A proof of Shelah's strong covering theorem for \({\mathcal P}_{\kappa} \lambda\) (Q937818)

A theorem of \textit{S. Shelah} [``Advances in cardinal arithmetic'', in: N. W. Sauer et al. (eds.), Finite and infinite combinatorics. Dordrecht: Kluwer. NATO ASI Ser., Ser. C, Math. Phys. Sci. 411, 355--383 (1993; Zbl 0844.03028)] answered a long-standing open question in a surprising way: for every regular uncountable \(\kappa\) and \(\lambda>\kappa\), the smallest size of a stationary set in \(\mathcal P_\kappa\lambda\) is the same as the smallest size of an unbounded set in \(\mathcal P_\kappa\lambda\). By work of Baumgartner and Taylor, this was known in the situation when \(\lambda<\kappa^{+\omega}\), but the argument stopped there.
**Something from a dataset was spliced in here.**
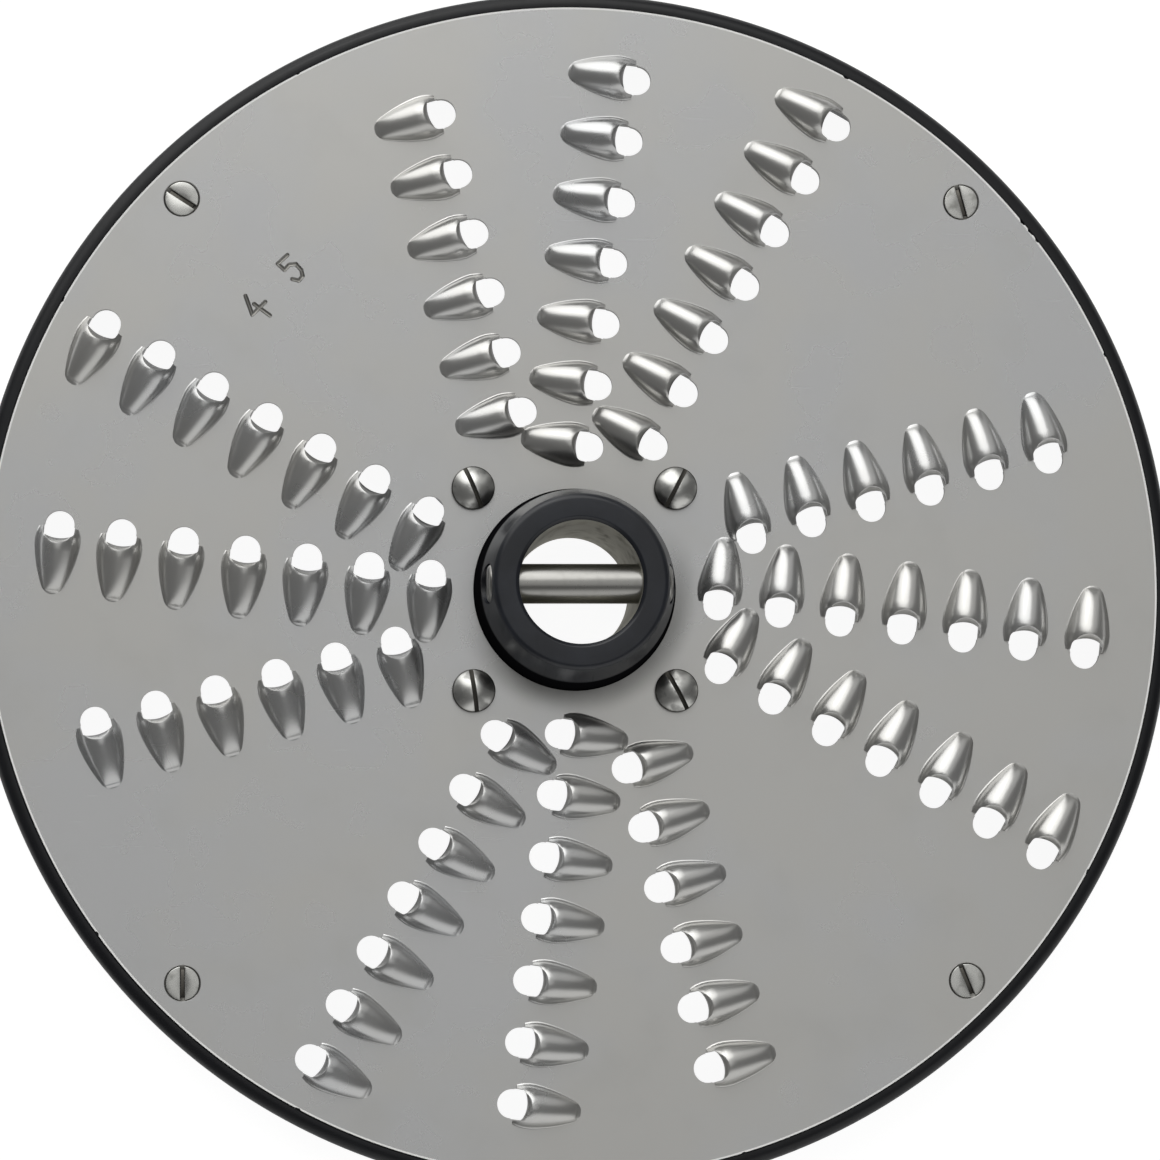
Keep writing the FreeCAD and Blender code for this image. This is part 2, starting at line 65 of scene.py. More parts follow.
class Signal:
    """A shader socket that takes part in Python arithmetic."""

    def __init__(self, bench: "Bench", socket: bpy.types.NodeSocket) -> None:
        """Wraps one output socket of a bench's tree."""
        self.bench = bench
        self.socket = socket

    def _math(self, operation: str, *terms: "Signal | float") -> "Signal":
        """Adds one Math node over the terms."""
        return self.bench.add("ShaderNodeMath", {"operation": operation}, dict(enumerate(terms)))

    def __add__(self, other: "Signal | float") -> "Signal":
        """Returns self + other."""
        return self._math("ADD", self, other)

    def __sub__(self, other: "Signal | float") -> "Signal":
        """Returns self - other."""
        return self._math("SUBTRACT", self, other)

    def __mul__(self, other: "Signal | float") -> "Signal":
        """Returns self * other."""
        return self._math("MULTIPLY", self, other)

    def __rsub__(self, other: float) -> "Signal":
        """Returns other - self."""
        return self._math("SUBTRACT", other, self)

    __radd__ = __add__
    __rmul__ = __mul__

    def ramp(self, low: float, high: float) -> "Signal":
        """Returns self stretched so that low becomes 0 and high becomes 1, with smooth ends."""
        inputs = {0: self, 1: low, 2: high, 3: 0.0, 4: 1.0}
        return self.bench.add("ShaderNodeMapRange", {"interpolation_type": "SMOOTHSTEP"}, inputs)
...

Shelah's proof uses pcf theory and an ingenious system of elementary submodels. Unfortunately, close inspection of the details of this proof found some incorrect ones, as noticed by Shioya and apparently confirmed by Shelah. In this paper, Shioya gives the correct version of Shelah's proof, with the missing details pointed out and corrected. The historical notes in the introduction suggest that the corrections were suggested by Shelah in response to Shioya's inquiry and then further revised by Shioya. In addition to this proof, the paper gives a different, self-contained proof due to Shioya. The paper is well written and interesting to read. I was slightly annoyed by the use of \(\Pi A\) in place of \(\Pi A/U\) in the section reviewing pcf theory, making some of the statements quoted formally incorrect.